+++ DATASET SECTION +++

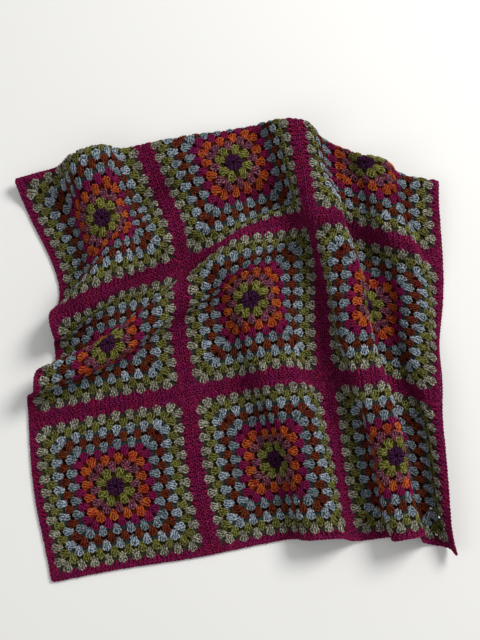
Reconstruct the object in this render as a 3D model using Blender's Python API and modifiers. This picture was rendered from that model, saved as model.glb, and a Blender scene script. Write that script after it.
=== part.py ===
"""Granny square blanket: one sheet of crocheted cloth, laid out in soft folds.

The cloth is worked out as a map from its flat state (s to the right, t away
from the front edge, in metres from the middle) to where it lies.  Three runs
of ridges and one slanting tuck do the folding; each ridge is measured along
the cloth, so the cloth bends and hardly stretches, and a slide along some
ridges skews it a little, as loose crochet does.
"""
import bpy
import numpy as np
from math import pi

# ---------------------------------------------------------------- sizes (m)
PITCH = 0.039                  # one group of three stitches along a round
ROUNDS = 10                    # rounds in a square, each half a pitch deep
STRIP = 1.3 * PITCH            # joining strip between two squares
EDGING = 0.6 * PITCH           # edging outside the outer squares
HALF = 0.5 * (3 * ROUNDS * PITCH + 2 * STRIP + 2 * EDGING)
THICK = 0.008                  # thickness of the crochet
TURN = 8.5                     # the front edge runs up to the right, degrees
CENTRE = (-0.0681, -0.1237)    # middle of the lying cloth's outline

# the far edge is tucked under along a slanting line, most at its right end
TUCK_ACROSS = 80.0             # direction across the line, degrees from +s
TUCK_DISTANCE = 0.55           # line to the middle of the cloth
TUCK_RADIUS = 0.016            # radius of the turned edge
TUCK_MARGIN = 0.020            # the upper layer stays level this far past the flap
TUCK_RAMP = 0.100              # and comes down over this length

# ridges: rows of (centre, half width, slope in degrees) for each wall,
# measured across the line; along: rows of (place along the line, take-up of
# cloth, share of each wall); slide: (centre, half width, shift, fades over);
# wander: the ridges swing by (amount, wave length, phase)
ARM_RIDGE = dict(
    point=(-0.30, 0.0), across=176.0, start=-0.02, end=0.37,
    walls=[(0.09, 0.09, 46.0), (0.26, 0.09, -46.0)],
    along=[(0.00, 0.000, 1.0, 1.0), (0.20, 0.022, 1.0, 1.0),
           (0.40, 0.068, 1.0, 1.0), (0.70, 0.088, 1.0, 1.0)],
    wander=[(0.018, 1.10, 0.9)])
RIGHT_RIDGES = dict(
    point=(0.0, 0.0), across=12.0, start=-0.20, end=0.66,
    walls=[(-0.080, 0.080, 56.0), (0.078, 0.078, -56.0),
           (0.245, 0.074, 85.0), (0.392, 0.072, -86.0),
           (0.512, 0.050, 76.0), (0.612, 0.048, -74.0)],
    along=[(-0.70, 0.070, 0.30, 0.30, 1.00, 1.00, 0.9, 0.9),
           (-0.40, 0.110, 0.35, 0.35, 1.00, 1.00, 1.0, 1.0),
           (-0.10, 0.160, 0.60, 0.60, 1.00, 1.00, 0.9, 0.9),
           (0.15, 0.210, 0.90, 0.90, 1.00, 1.00, 0.8, 0.8),
           (0.40, 0.255, 1.00, 1.00, 1.00, 1.00, 0.9, 0.9),
           (0.70, 0.290, 1.00, 1.00, 1.00, 1.00, 1.0, 1.0)],
    slide=[(0.75, 0.40, 0.115, -1.4)],
    wander=[(0.020, 1.30, 0.6), (0.007, 0.47, 1.9)])
LEFT_PLEAT = dict(
    point=(-0.66, -0.225), across=110.0, start=-0.02, end=0.56, lo=-0.1, hi=2.0,
    walls=[(0.080, 0.076, 98.0), (0.205, 0.074, -90.0),
           (0.330, 0.074, 94.0), (0.462, 0.078, -84.0)],
    along=[(0.0, 0.320, 1.0, 1.0, 1.0, 1.0), (0.2, 0.245, 1.0, 1.0, 0.9, 0.9),
           (0.4, 0.172, 1.0, 1.0, 0.7, 0.7), (0.6, 0.110, 1.0, 1.0, 0.5, 0.5),
           (0.8, 0.062, 1.0, 1.0, 0.4, 0.4), (1.0, 0.030, 1.0, 1.0, 0.4, 0.4),
           (1.3, 0.010, 1.0, 1.0, 0.4, 0.4)],
    slide=[(0.270, 0.18, 0.040, 0.5)],
    wander=[(0.016, 0.90, 2.6), (0.006, 0.38, 0.4)])

GRID = 240                     # cells along a side before thinning
FACES = 4600                   # triangles kept on the middle surface


# ------------------------------------------------------------- the folding
def smooth(x):
    x = np.clip(x, 0.0, 1.0)
    return x * x * x * (x * (6.0 * x - 15.0) + 10.0)


def bump(b, centre, half):
    return np.cos(0.5 * pi * np.clip(np.abs(b - centre) / half, 0.0, 1.0)) ** 2


def eased(grid, a, v, n=25):
    ker = np.hanning(n + 2)[1:-1]
    return np.convolve(np.pad(np.interp(grid, a, v), n // 2, mode="edge"),
                       ker / ker.sum(), mode="valid")


def tuck(s, t):
    """Turn the far edge under; the cloth above it rests on the flap."""
    n0, n1 = np.cos(np.radians(TUCK_ACROSS)), np.sin(np.radians(TUCK_ACROSS))
    d0, d1 = n1, -n0
    b = n0 * s + n1 * t - TUCK_DISTANCE
    a = d0 * s + d1 * t
    r = TUCK_RADIUS
    e1 = ((HALF - d0 * a) / n0 - TUCK_DISTANCE + b) / np.hypot(1.0, d0 / n0)
    e2 = ((HALF - d1 * a) / n1 - TUCK_DISTANCE + b) / np.hypot(1.0, d1 / n1)
    k = 0.012
    inside = -k * np.logaddexp(-e1 / k, -e2 / k)
    level = smooth((inside + TUCK_MARGIN + TUCK_RAMP) / TUCK_RAMP)
    turn = np.clip(b / r + 0.5 * pi, 0.0, pi)
    past = np.maximum(b - 0.5 * pi * r, 0.0)
    upper = b < -0.5 * pi * r
    x = TUCK_DISTANCE + np.where(upper, b, -0.5 * pi * r + r * np.sin(turn) - past)
    z = np.where(upper, 2.0 * r * level, r + r * np.cos(turn))
    return n0 * x + d0 * a, n1 * x + d1 * a, z


def uneven(x, y):
    """The hand's unevenness: edges and rows wander by a few millimetres."""
    return (x + 0.006 * np.sin(7.3 * y + 0.8) + 0.004 * np.sin(13.1 * y - 1.1 + 2.0 * x),
            y + 0.007 * np.sin(6.1 * x + 2.1) + 0.004 * np.sin(12.3 * x + 0.4 - 1.5 * y))


class Ridges:
    """Ridges side by side across a line, with the take-up given along it."""

    def __init__(self, point, across, walls, along, start, end, lo=-1.1, hi=1.1,
                 slide=(), wander=()):
        c, k = np.cos(np.radians(across)), np.sin(np.radians(across))
        self.p, self.n, self.d = point, (c, k), (k, -c)
        bg = self.bg = np.linspace(start, end, 401)
        ag = self.ag = np.linspace(lo, hi, 221)
        rows = np.array(along)
        want = eased(ag, rows[:, 0], rows[:, 1])
        base = sum(np.radians(deg) * eased(ag, rows[:, 0], rows[:, 2 + i])[:, None]
                   * bump(bg, centre, half)[None, :]
                   for i, (centre, half, deg) in enumerate(walls))
        step = bg[1] - bg[0]

        def run(f):
            return np.concatenate([np.zeros((len(f), 1)),
                                   np.cumsum(0.5 * (f[:, 1:] + f[:, :-1]), 1) * step], 1)
        trial = np.linspace(0.0, 1.5, 61)
        took = np.array([(1.0 - np.cos(q * base)).sum(1) * step for q in trial])
        strength = np.array([np.interp(want[i], took[:, i], trial) for i in range(len(ag))])
        slope = strength[:, None] * base
        self.X = start + run(np.cos(slope))
        Z = run(np.sin(slope))
        self.Z = Z - Z[:, -1:] * smooth((bg - start) / (end - start))[None, :]
        self.fan = np.gradient(end - self.X[:, -1], ag)
        self.wander = wander
        self.S = np.zeros_like(Z)
        for centre, half, length, fade in slide:
            self.S += length * smooth(1.0 - ag / fade)[:, None] * bump(bg, centre, half)[None, :]

    def __call__(self, x, y, z):
        px, py = x - self.p[0], y - self.p[1]
        a = px * self.d[0] + py * self.d[1]
        swing = sum(size * np.sin(2.0 * pi * a / wave + phase)
                    for size, wave, phase in self.wander)
        b = px * self.n[0] + py * self.n[1] - swing
        ag, bg = self.ag, self.bg
        fa = np.clip((a - ag[0]) / (ag[1] - ag[0]), 0, len(ag) - 1.001)
        fb = np.clip((b - bg[0]) / (bg[1] - bg[0]), 0, len(bg) - 1.001)
        ia, ib = fa.astype(int), fb.astype(int)
        ra, rb = fa - ia, fb - ib

        def look(table):
            return ((1 - ra) * ((1 - rb) * table[ia, ib] + rb * table[ia, ib + 1])
                    + ra * ((1 - rb) * table[ia + 1, ib] + rb * table[ia + 1, ib + 1]))
        across = look(self.X) + np.maximum(b - bg[-1], 0.0) + np.minimum(b - bg[0], 0.0)
        across = across + swing
        fan = (1 - ra) * self.fan[ia] + ra * self.fan[ia + 1]
        lever = np.maximum(across - 0.5 * (bg[0] + bg[-1]), 0.0)
        a = a + fan * (np.hypot(lever, 0.05) - 0.05) + look(self.S)
        return (self.p[0] + a * self.d[0] + across * self.n[0],
                self.p[1] + a * self.d[1] + across * self.n[1],
                z + look(self.Z))


def lie(s, t):
    """Flat place on the cloth -> middle surface of the cloth as it lies."""
    x, y, z = tuck(s, t)
    x, y = uneven(x, y)
    for ridges in (ARM_RIDGE, RIGHT_RIDGES, LEFT_PLEAT):
        x, y, z = Ridges(**ridges)(x, y, z)
    c, k = np.cos(np.radians(TURN)), np.sin(np.radians(TURN))
    return c * x - k * y - CENTRE[0], k * x + c * y - CENTRE[1], z + 0.5 * THICK


# -------------------------------------------------------------- the object
for old in list(bpy.data.objects):
    bpy.data.objects.remove(old, do_unlink=True)

home = bpy.data.collections.new("granny_square_blanket")
bpy.context.scene.collection.children.link(home)

bpy.ops.mesh.primitive_grid_add(x_subdivisions=GRID, y_subdivisions=GRID,
                                size=2.0 * HALF, location=(0.0, 0.0, 0.0))
cloth = bpy.context.object
cloth.name = cloth.data.name = "blanket"
for held in list(cloth.users_collection):
    held.objects.unlink(cloth)
home.objects.link(cloth)

flat = np.empty(len(cloth.data.vertices) * 3)
cloth.data.vertices.foreach_get("co", flat)
flat = flat.reshape(-1, 3)
lying = np.stack(lie(flat[:, 0], flat[:, 1]), axis=1)
cloth.data.vertices.foreach_set("co", lying.ravel())
cloth.data.update()

thin = cloth.modifiers.new("thin", "DECIMATE")
thin.decimate_type = "COLLAPSE"
thin.ratio = FACES / (2.0 * GRID * GRID)
thin.use_collapse_triangulate = True

body = cloth.modifiers.new("thickness", "SOLIDIFY")
body.thickness = THICK
body.offset = 0.0
body.use_even_offset = False
body.use_rim = True

# where the cloth rests its underside is exactly level
LEVEL = 0.0006
shape = bpy.data.meshes.new_from_object(
    cloth.evaluated_get(bpy.context.evaluated_depsgraph_get()))
cloth.modifiers.clear()
cloth.data = shape
cloth.data.name = "blanket"
for v in shape.vertices:
    if v.co.z < LEVEL:
        v.co.z = 0.0

yarn = bpy.data.materials.new("blanket_yarn")
yarn.use_nodes = True
shader = yarn.node_tree.nodes["Principled BSDF"]
shader.inputs["Base Color"].default_value = (0.16, 0.03, 0.08, 1.0)
shader.inputs["Roughness"].default_value = 0.9
shader.inputs["Metallic"].default_value = 0.0
cloth.data.materials.clear()
cloth.data.materials.append(yarn)
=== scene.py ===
"""Granny square blanket, crocheted in bulky wool and laid out in soft folds.

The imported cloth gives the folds.  Here every stitch is its own loop of yarn:
nine squares of ten coloured rounds (groups of three double crochet, built
outwards like bricks), a magenta round about each square, the ridges that join
them and a worked edge.  Stitches are laid out on the flat cloth, as (s, t)
from its middle and h above its middle surface, and then carried to where the
cloth lies by the same folding as the part.
"""
from math import pi

import bpy
import numpy as np
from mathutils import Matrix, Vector


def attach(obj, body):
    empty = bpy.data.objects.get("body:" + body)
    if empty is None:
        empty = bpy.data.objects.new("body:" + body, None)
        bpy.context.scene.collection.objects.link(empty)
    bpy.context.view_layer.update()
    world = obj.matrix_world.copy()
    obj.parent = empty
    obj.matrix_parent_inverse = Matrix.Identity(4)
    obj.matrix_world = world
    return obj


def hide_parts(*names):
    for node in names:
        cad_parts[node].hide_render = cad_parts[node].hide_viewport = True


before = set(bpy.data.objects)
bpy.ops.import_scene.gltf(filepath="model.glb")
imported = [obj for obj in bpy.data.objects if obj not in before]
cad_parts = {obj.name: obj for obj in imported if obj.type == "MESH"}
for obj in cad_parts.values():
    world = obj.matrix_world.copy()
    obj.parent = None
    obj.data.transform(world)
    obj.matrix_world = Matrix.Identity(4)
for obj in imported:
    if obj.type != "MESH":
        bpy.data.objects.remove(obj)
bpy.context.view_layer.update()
rng = np.random.default_rng(20418)

# ---------------------------------------------------------------- sizes (m)
PITCH = 0.039                  # one group of three stitches along a round
ROUNDS = 10
STRIP = 1.3 * PITCH
EDGING = 0.6 * PITCH
HALF = 0.5 * (3 * ROUNDS * PITCH + 2 * STRIP + 2 * EDGING)
THICK = 0.008
TURN = 8.5
CENTRE = (-0.0681, -0.1237)
SQUARE = ROUNDS * PITCH + STRIP        # from one square's middle to the next
YARN = 0.00245                 # radius of the yarn
DEPTH = 0.4852 * PITCH         # depth of a round
CORNER = 0.42 * PITCH          # the last group of a side stops this far short

TUCK_ACROSS = 80.0
TUCK_DISTANCE = 0.55
TUCK_RADIUS = 0.016
TUCK_MARGIN = 0.020
TUCK_RAMP = 0.100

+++

_TASK OBJECTIVE_
Word for word, quote the lines of the material from the first line through the line with "cloth, laid out in soft folds.", both ends included.

_THE ANSWER_
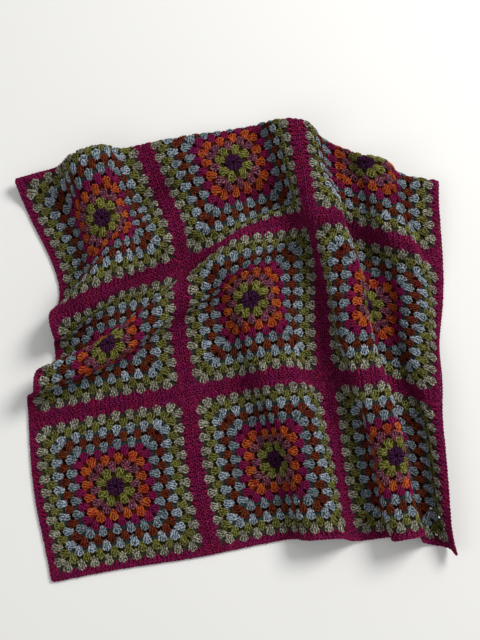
Reconstruct the object in this render as a 3D model using Blender's Python API and modifiers. This picture was rendered from that model, saved as model.glb, and a Blender scene script. Write that script after it.
=== part.py ===
"""Granny square blanket: one sheet of crocheted cloth, laid out in soft folds.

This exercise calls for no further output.